During the mid-nineteenth century, ideas about death and one's final resting place evolved to emphasize beauty and tranquility. The popular rural cemetery movement encouraged society to use burial grounds as public parks and garden landscapes. Yet in these years the NBG remained disorganized and in need of substantial renovation. In 1875, the commission reported that due to insufficient funding, over 300 bodies remained in the receiving tomb. The same year, because available plots in Potter’s Field (for paupers) were rapidly decreased, the NBG commission advised the city to obtain more land on the western border. Although many acres at the NBG were still available, the commission recommended that ‘valuable land’ should not be used to bury the poor. In response to these financial and administrative challenges, the city council assumed total control of revenue accounts for NBG in 1892.

During these years, city officials also worked to improve the NBG’s standing in the community. It received much needed improvements, including a marble staircase, an office, and an enlarged greenhouse. In 1883, the city conducted an elaborate dedication ceremony for the unveiling of the monument to Canonicus, the Narragansett sachem who fought English colonists during King Phillip's War, attended by an estimated one thousand people. The NBG commissioners expressed a renewed pride in making the cemetery an aesthetically revered public space. In 1902, the commission received $30,000 for a new and enlarged receiving tomb. After inspecting other receiving tombs in the Northeast and collecting several architectural design plans, they selected a Beaux-Arts design. By 1907, the NBG employed 33 full time workers and had conducted over 31,000 burials since 1848.

In the twentieth century, the NBG continued to have its ups and downs. Attention to the NBG continued during the Great Depression when the New Deal's Works Progress Administration funded additional workers to help care for the grounds and make improvements. However by the 1940s, the city reduced the NBG budget, cutting labor and maintenance. Over the next several decades, the condition of the ground declined and damage by vandals increased. In the 1960s, the construction of Interstate 95 required the relocation of several graves in the northwest corner of the NGB. In the 1980s, the city moved the Canonicus monument to Hoyle Square and soon after it sustained damage from a traffic accident.

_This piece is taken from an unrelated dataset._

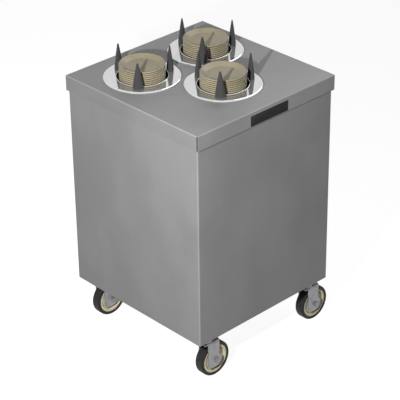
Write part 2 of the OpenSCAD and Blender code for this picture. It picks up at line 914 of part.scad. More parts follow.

The city removed the damaged monument and since that time its location is unknown. The most recent major improvement to the NBG occurred in 1999 when the Rhode Island Armenian community expanded the impressive Armenian Martyrs Memorial at the NBG entrance.

Today, the NBG continues to serve the present and the past. It remains an active cemetery conducting an average of 200 burials per year. For the surrounding community, the NBG provides a spacious public space where many people enjoy the grounds and browse tombstone inscriptions. At the same time, the NBG represents an important historical landmark that provides a wellspring of educational resources. History, art, and genealogy enthusiasts study, photograph, and preserve the cemetery’s attributes and educators use the cemetery to teach students about Rhode Island’s history.